• **Task goal**
The lines to print start at the one containing "build_base(sleeve, foam)" and end at the one containing "CLOTH_MIDDLE = HALF_TURN / 2 / MM"; print them exactly, ends included, and only them.

□ □ □ □ □ □ □

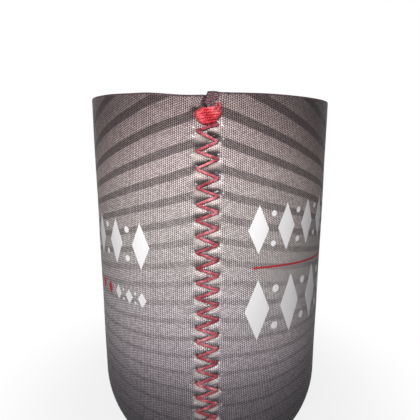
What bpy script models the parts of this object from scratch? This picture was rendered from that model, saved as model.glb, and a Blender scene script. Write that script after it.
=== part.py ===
"""Can cooler sleeve: two foam laminate panels, butted and zigzag stitched into a tube, on a glued base.

Metres, +Z up. The origin is the bottom centre of the sleeve, which stands upright and open at the top.
The front seam faces -Y, the back seam faces +Y, and a panel lies on each side.
"""

import math

import bmesh
import bpy

# The tube and its foot
HEIGHT = 0.1035
OUTER_RADIUS = 0.0369
WALL = 0.0037
RIM_ROUND = 0.0008
BEND_RADIUS = 0.030
BEND_HEIGHT = 0.015

# The base, cut from the same laminate and glued inside the foot
BASE_THICKNESS = 0.0037
GLUE_LINE = 0.0003
BASE_EDGE_ROUND = 0.0005

# The butted seam, where the stitches pinch both faces of the wall
SEAM_GAP = 0.0003
OUTER_DIP = 0.0011
INNER_DIP = 0.0005
DIP_REACH = 0.0045

# The panels were joined slightly out of step, so at the front the left corner sits low and the right one high
LEFT_CORNER_LIFT = -0.00055
RIGHT_CORNER_LIFT = 0.00045
CORNER_REACH = 0.008

# Thread of the zigzag seams: its width and pitch are taken along the thread's centre line, and a small gap
# is left between the two sides of each turn
THREAD_RADIUS = 0.0003
THREAD_CLEARANCE = 0.0003
TURN_ANGLE = math.radians(60)
TURN_GAP = 0.0001
STITCH_WIDTH = 0.0051
STITCH_PITCH = 0.0042
STITCH_TURN = (THREAD_RADIUS + TURN_GAP / 2) / math.sin(TURN_ANGLE)
FOOT_MARGIN = 0.003

# Bar tack across the top of each seam
TACK_TOP = 0.0032
TACK_STRANDS = 8
TACK_WIDTH = 0.0064
TACK_TAPER = 0.25
TACK_THREAD_RADIUS = 0.0002
TACK_STEP = 2 * TACK_THREAD_RADIUS + TURN_GAP
TACK_TURN = TACK_STEP / 2 / math.sin(TURN_ANGLE)
TACK_TO_STITCHES = 0.0015

# Facets
DIP_STEPS = 7
PANEL_STEPS = 28
BEND_STEPS = 6
ROUND_STEPS = 3
BASE_STEPS = 60
BASE_EDGE_STEPS = 4
THREAD_BEVEL_RESOLUTION = 1

# Colours, as 8-bit sRGB values
KNIT_GREY = (124, 115, 111)
FOAM_BLACK = (38, 37, 39)
THREAD_RED = (196, 62, 66)


def linear(colour):
    """Turn an 8-bit sRGB colour into the linear values that a shader takes."""
    channels = []
    for value in colour:
        share = value / 255
        channels.append(share / 12.92 if share <= 0.04045 else ((share + 0.055) / 1.055) ** 2.4)
    return (*channels, 1.0)


def make_material(name, colour, roughness):
    material = bpy.data.materials.new(name)
    material.use_nodes = True
    shader = material.node_tree.nodes["Principled BSDF"]
    shader.inputs["Base Color"].default_value = linear(colour)
    shader.inputs["Roughness"].default_value = roughness
    shader.inputs["Metallic"].default_value = 0.0
    return material


def add_object(name, data, material, parent, turn=0.0):
    """Link an object under the sleeve's empty, turned about the sleeve's axis."""
    item = bpy.data.objects.new(name, data)
    item.rotation_euler.z = turn
    item.parent = parent
    data.materials.append(material)
    bpy.context.collection.objects.link(item)
    return item


def mesh_from(bm, name, sharp_angle):
    """Close a bmesh into a smooth-shaded mesh whose faces point out."""
    bmesh.ops.recalc_face_normals(bm, faces=bm.faces)
    mesh = bpy.data.meshes.new(name)
    bm.to_mesh(mesh)
    bm.free()
    mesh.shade_smooth()
    mesh.set_sharp_from_angle(angle=sharp_angle)
    return mesh


def dip(distance, depth):
    """Depth that the seam pinches a face to, at a distance from the butt line."""
    share = max(0.0, 1 - distance / DIP_REACH)
    return depth * share ** 2


def foot_run():
    """Run down the outer face, from the rim to the edge that rests."""
    return HEIGHT - BEND_HEIGHT + BEND_RADIUS * math.asin(BEND_HEIGHT / BEND_RADIUS)


def wall_point(run, inset):
    """Radius and height at a run down the outer face, inset towards the sleeve's axis."""
    straight = HEIGHT - BEND_HEIGHT
    if run <= straight:
        return OUTER_RADIUS - inset, HEIGHT - run
    turn = (run - straight) / BEND_RADIUS
    reach = BEND_RADIUS - inset
    radius = OUTER_RADIUS - BEND_RADIUS + reach * math.cos(turn)
    return radius, BEND_HEIGHT - reach * math.sin(turn)


def foot_arc(inset):
    """The wall's curve from the top of the bend to the resting plane, as radii and heights."""
    reach = BEND_RADIUS - inset
    last_turn = math.asin(BEND_HEIGHT / reach)
    points = []
    for step in range(BEND_STEPS + 1):
        turn = last_turn * step / BEND_STEPS
        radius = OUTER_RADIUS - BEND_RADIUS + reach * math.cos(turn)
        points.append((radius, BEND_HEIGHT - reach * math.sin(turn)))
    return points


def rim_round(face_radius, rim_height, outward):
    """Quarter round from the rim's top to one of the wall's faces."""
    points = []
    for step in range(ROUND_STEPS + 1):
        turn = math.pi / 2 * step / ROUND_STEPS
        radius = face_radius - outward * RIM_ROUND * (1 - math.sin(turn))
        points.append((radius, rim_height - RIM_ROUND * (1 - math.cos(turn))))
    return points


def wall_section(outer_inset, inner_inset, rim_height):
    """Closed outline of the wall's cut section, as radii and heights."""
    outer = rim_round(OUTER_RADIUS - outer_inset, rim_height, 1) + foot_arc(outer_inset)
    inner = rim_round(OUTER_RADIUS - inner_inset, rim_height, -1) + foot_arc(inner_inset)
    return outer + inner[::-1]


def panel_stations():
    """Angles from the front seam to the back seam, closer together where the seams dip."""
    first = SEAM_GAP / 2 / OUTER_RADIUS
    reach = DIP_REACH / OUTER_RADIUS
    near = [first + (reach - first) * step / DIP_STEPS for step in range(DIP_STEPS)]
    middle = [reach + (math.pi - 2 * reach) * step / PANEL_STEPS for step in range(PANEL_STEPS + 1)]
    return near + middle + [math.pi - angle for angle in reversed(near)]


def panel_mesh(name, side, corner_lift):
    """Loft the wall's section round one side of the sleeve: side is 1 for +X and -1 for -X."""
    bm = bmesh.new()
    rings = []
    for angle in panel_stations():
        from_front = angle * OUTER_RADIUS
        from_seam = min(from_front, math.pi * OUTER_RADIUS - from_front)
        lift = corner_lift * max(0.0, 1 - from_front / CORNER_REACH) ** 2
        section = wall_section(dip(from_seam, OUTER_DIP), WALL - dip(from_seam, INNER_DIP), HEIGHT + lift)
        ring = []
        for radius, height in section:
            position = (side * radius * math.sin(angle), -radius * math.cos(angle), height)
            ring.append(bm.verts.new(position))
        rings.append(ring)
    for ring, following in zip(rings, rings[1:]):
        for corner in range(len(ring)):
            before = corner - 1
            bm.faces.new((ring[before], ring[corner], following[corner], following[before]))
    bm.faces.new(rings[0])
    bm.faces.new(rings[-1])
    return mesh_from(bm, name, math.radians(50))


def base_edge_radius(height):
    """Radius of the base at a height, a glue line inside the wall's curved inner face."""
    reach = BEND_RADIUS - WALL - GLUE_LINE
    return OUTER_RADIUS - BEND_RADIUS + math.sqrt(reach ** 2 - (BEND_HEIGHT - height) ** 2)


def base_mesh():
    """Turn the base's half section: flat faces, an edge that follows the wall and a small top round."""
    outline = [(0.0, 0.0)]
    edge_top = BASE_THICKNESS - BASE_EDGE_ROUND
    for step in range(BASE_EDGE_STEPS + 1):
        height = edge_top * step / BASE_EDGE_STEPS
        outline.append((base_edge_radius(height), height))
    for step in range(1, ROUND_STEPS + 1):
        turn = math.pi / 2 * step / ROUND_STEPS
        radius = base_edge_radius(edge_top) - BASE_EDGE_ROUND * (1 - math.cos(turn))
        outline.append((radius, edge_top + BASE_EDGE_ROUND * math.sin(turn)))
    outline.append((0.0, BASE_THICKNESS))
    bm = bmesh.new()
    verts = [bm.verts.new((radius, 0.0, height)) for radius, height in outline]
    edges = [bm.edges.new(pair) for pair in zip(verts, verts[1:])]
    bmesh.ops.spin(bm, geom=verts + edges, cent=(0, 0, 0), axis=(0, 0, 1), angle=2 * math.pi,
                   steps=BASE_STEPS, use_merge=True)
    bmesh.ops.remove_doubles(bm, verts=bm.verts, dist=0.000001)
    return mesh_from(bm, "base_disc", math.radians(40))


def zigzag(first_run, step, half_widths, turn_radius, inset):
    """Thread path that crosses the seam once for each half width, with a round turn at each end."""
    points = []
    for index, half_width in enumerate(half_widths):
        side = 1 if index % 2 else -1
        for turn in (-TURN_ANGLE, 0.0, TURN_ANGLE):
            across = side * (half_width - turn_radius * (1 - math.cos(turn)))
            radius, height = wall_point(first_run + index * step + turn_radius * math.sin(turn), inset)
            angle = across / OUTER_RADIUS
            points.append((radius * math.sin(angle), -radius * math.cos(angle), height))
    return points


def thread_curve(name, points, radius):
    """A round thread along the points, closed at both ends."""
    curve = bpy.data.curves.new(name, "CURVE")
    curve.dimensions = "3D"
    curve.bevel_depth = radius
    curve.bevel_resolution = THREAD_BEVEL_RESOLUTION
    curve.use_fill_caps = True
    spline = curve.splines.new("POLY")
    spline.points.add(len(points) - 1)
    for point, position in zip(spline.points, points):
        point.co = (*position, 1.0)
    return curve


def stitch_path(inset):
    """Zigzag from just under the bar tack to just above the foot, inset from the outer face."""
    first_run = TACK_TOP + TACK_STRANDS * TACK_STEP + TACK_TO_STITCHES
    last_run = foot_run() - FOOT_MARGIN
    strokes = math.floor((last_run - first_run) / (STITCH_PITCH / 2))
    half_widths = [STITCH_WIDTH / 2] * (strokes + 1)
    return zigzag(first_run, STITCH_PITCH / 2, half_widths, STITCH_TURN, inset)


def needle_inset():
    """Where the outer thread's centre line lies: clear of the outer face at the needle holes."""
    return dip(STITCH_WIDTH / 2, OUTER_DIP) - THREAD_CLEARANCE - THREAD_RADIUS


def bobbin_inset():
    """Where the inner thread's centre line lies: clear of the inner face at the needle holes."""
    return WALL - dip(STITCH_WIDTH / 2, INNER_DIP) + THREAD_CLEARANCE + THREAD_RADIUS


def tack_path():
    """Close strands across the seam, shorter at the top and bottom of the tack."""
    half_widths = []
    for strand in range(TACK_STRANDS + 1):
        from_middle = abs(2 * strand / TACK_STRANDS - 1)
        half_widths.append(TACK_WIDTH / 2 * (1 - TACK_TAPER * from_middle ** 2))
    inset = dip(TACK_WIDTH / 2, OUTER_DIP) - THREAD_CLEARANCE - TACK_THREAD_RADIUS
    return zigzag(TACK_TOP, TACK_STEP, half_widths, TACK_TURN, inset)


def build_panels(sleeve, material):
    add_object("panel_left", panel_mesh("panel_left", -1, LEFT_CORNER_LIFT), material, sleeve)
    add_object("panel_right", panel_mesh("panel_right", 1, RIGHT_CORNER_LIFT), material, sleeve)


def build_base(sleeve, material):
    add_object("base_disc", base_mesh(), material, sleeve)


def build_seam(sleeve, material, place, turn):
    """The threads of one seam, turned about the sleeve's axis from the front to their place."""
    needle = thread_curve("needle_thread", stitch_path(needle_inset()), THREAD_RADIUS)
    bobbin = thread_curve("bobbin_thread", stitch_path(bobbin_inset()), THREAD_RADIUS)
    tack = thread_curve("bar_tack", tack_path(), TACK_THREAD_RADIUS)
    add_object(place + "_needle_thread", needle, material, sleeve, turn)
    add_object(place + "_bobbin_thread", bobbin, material, sleeve, turn)
    add_object(place + "_bar_tack", tack, material, sleeve, turn)


def main():
    for item in list(bpy.data.objects):
        bpy.data.objects.remove(item)
    sleeve = bpy.data.objects.new("sleeve", None)
    bpy.context.collection.objects.link(sleeve)
    knit = make_material("knit_faced_foam", KNIT_GREY, 0.9)
    foam = make_material("base_foam", FOAM_BLACK, 0.95)
    thread = make_material("seam_thread", THREAD_RED, 0.6)
    build_panels(sleeve, knit)
    build_base(sleeve, foam)
    build_seam(sleeve, thread, "front", 0.0)
    build_seam(sleeve, thread, "back", math.pi)


main()
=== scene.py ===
"""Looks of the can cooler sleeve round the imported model: knit, print, foam, stitches, stage and camera.

Metres, +Z up, with the front seam at -Y. A place on the wall is written as across, the distance round the
sleeve from a seam, and run, the distance down the outer face from the rim. An inset is a depth into the
wall. Knit and print are laid out on the flat cloth, in millimetres across and in height above its foot.
"""

import math

import bpy
import numpy as np
from mathutils import Matrix, Vector


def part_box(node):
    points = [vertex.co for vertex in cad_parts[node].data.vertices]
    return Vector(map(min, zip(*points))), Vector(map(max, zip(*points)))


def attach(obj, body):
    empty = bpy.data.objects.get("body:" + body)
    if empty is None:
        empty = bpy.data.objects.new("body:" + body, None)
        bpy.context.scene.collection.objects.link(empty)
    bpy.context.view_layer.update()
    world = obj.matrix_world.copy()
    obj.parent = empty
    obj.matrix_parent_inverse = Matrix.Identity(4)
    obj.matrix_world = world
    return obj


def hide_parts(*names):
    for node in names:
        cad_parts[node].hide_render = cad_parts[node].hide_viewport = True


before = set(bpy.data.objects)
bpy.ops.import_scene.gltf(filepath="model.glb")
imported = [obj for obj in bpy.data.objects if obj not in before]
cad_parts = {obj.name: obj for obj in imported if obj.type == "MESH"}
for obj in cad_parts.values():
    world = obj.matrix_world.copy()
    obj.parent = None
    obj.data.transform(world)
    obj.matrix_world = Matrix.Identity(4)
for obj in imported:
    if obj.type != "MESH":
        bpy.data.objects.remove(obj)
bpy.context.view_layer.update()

MM = 0.001

# The wall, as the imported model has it
OUTER_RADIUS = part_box("panel_right")[1][0]
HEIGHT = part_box("panel_left")[1][2]
WALL = 3.7 * MM
BEND_RADIUS = 30.0 * MM
BEND_HEIGHT = 15.0 * MM
INNER_DIP = 0.5 * MM
DIP_REACH = 4.5 * MM
STRAIGHT = HEIGHT - BEND_HEIGHT
HALF_TURN = math.pi * OUTER_RADIUS
CLOTH_HEIGHT = HEIGHT / MM
CLOTH_MIDDLE = HALF_TURN / 2 / MM

# The stitches: their zigzag, how it strays down the seam, and the steps of the first ones under the tack
STITCH_WIDTH = 5.1 * MM
STITCH_PITCH = 4.16 * MM
STITCH_DRIFT = 0.10 * MM
STITCH_SPREAD, SPREAD_RUN = 0.32 * MM, (10 * MM, 35 * MM)
STITCH_STRAY, STRAY_RUN = 0.22 * MM, (45 * MM, 75 * MM)
STITCH_LEAD, LEAD_RUN = 0.35 * MM, (36 * MM, 48 * MM)
FIRST_STITCH = 7.2 * MM
FIRST_STEPS = (1.6 * MM, 2.6 * MM, 2.2 * MM, 2.1 * MM, 2.2 * MM, 2.3 * MM, 2.3 * MM)
FOOT_MARGIN = 3.0 * MM
TACK_TOP = 3.55 * MM
TACK_HEIGHT = 3.5 * MM
TACK_WIDTH = 6.7 * MM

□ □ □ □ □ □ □

• **Full solution**
    build_base(sleeve, foam)
    build_seam(sleeve, thread, "front", 0.0)
    build_seam(sleeve, thread, "back", math.pi)


main()
=== scene.py ===
"""Looks of the can cooler sleeve round the imported model: knit, print, foam, stitches, stage and camera.

Metres, +Z up, with the front seam at -Y. A place on the wall is written as across, the distance round the
sleeve from a seam, and run, the distance down the outer face from the rim. An inset is a depth into the
wall. Knit and print are laid out on the flat cloth, in millimetres across and in height above its foot.
"""

import math

import bpy
import numpy as np
from mathutils import Matrix, Vector


def part_box(node):
    points = [vertex.co for vertex in cad_parts[node].data.vertices]
    return Vector(map(min, zip(*points))), Vector(map(max, zip(*points)))


def attach(obj, body):
    empty = bpy.data.objects.get("body:" + body)
    if empty is None:
        empty = bpy.data.objects.new("body:" + body, None)
        bpy.context.scene.collection.objects.link(empty)
    bpy.context.view_layer.update()
    world = obj.matrix_world.copy()
    obj.parent = empty
    obj.matrix_parent_inverse = Matrix.Identity(4)
    obj.matrix_world = world
    return obj


def hide_parts(*names):
    for node in names:
        cad_parts[node].hide_render = cad_parts[node].hide_viewport = True


before = set(bpy.data.objects)
bpy.ops.import_scene.gltf(filepath="model.glb")
imported = [obj for obj in bpy.data.objects if obj not in before]
cad_parts = {obj.name: obj for obj in imported if obj.type == "MESH"}
for obj in cad_parts.values():
    world = obj.matrix_world.copy()
    obj.parent = None
    obj.data.transform(world)
    obj.matrix_world = Matrix.Identity(4)
for obj in imported:
    if obj.type != "MESH":
        bpy.data.objects.remove(obj)
bpy.context.view_layer.update()

MM = 0.001

# The wall, as the imported model has it
OUTER_RADIUS = part_box("panel_right")[1][0]
HEIGHT = part_box("panel_left")[1][2]
WALL = 3.7 * MM
BEND_RADIUS = 30.0 * MM
BEND_HEIGHT = 15.0 * MM
INNER_DIP = 0.5 * MM
DIP_REACH = 4.5 * MM
STRAIGHT = HEIGHT - BEND_HEIGHT
HALF_TURN = math.pi * OUTER_RADIUS
CLOTH_HEIGHT = HEIGHT / MM
CLOTH_MIDDLE = HALF_TURN / 2 / MM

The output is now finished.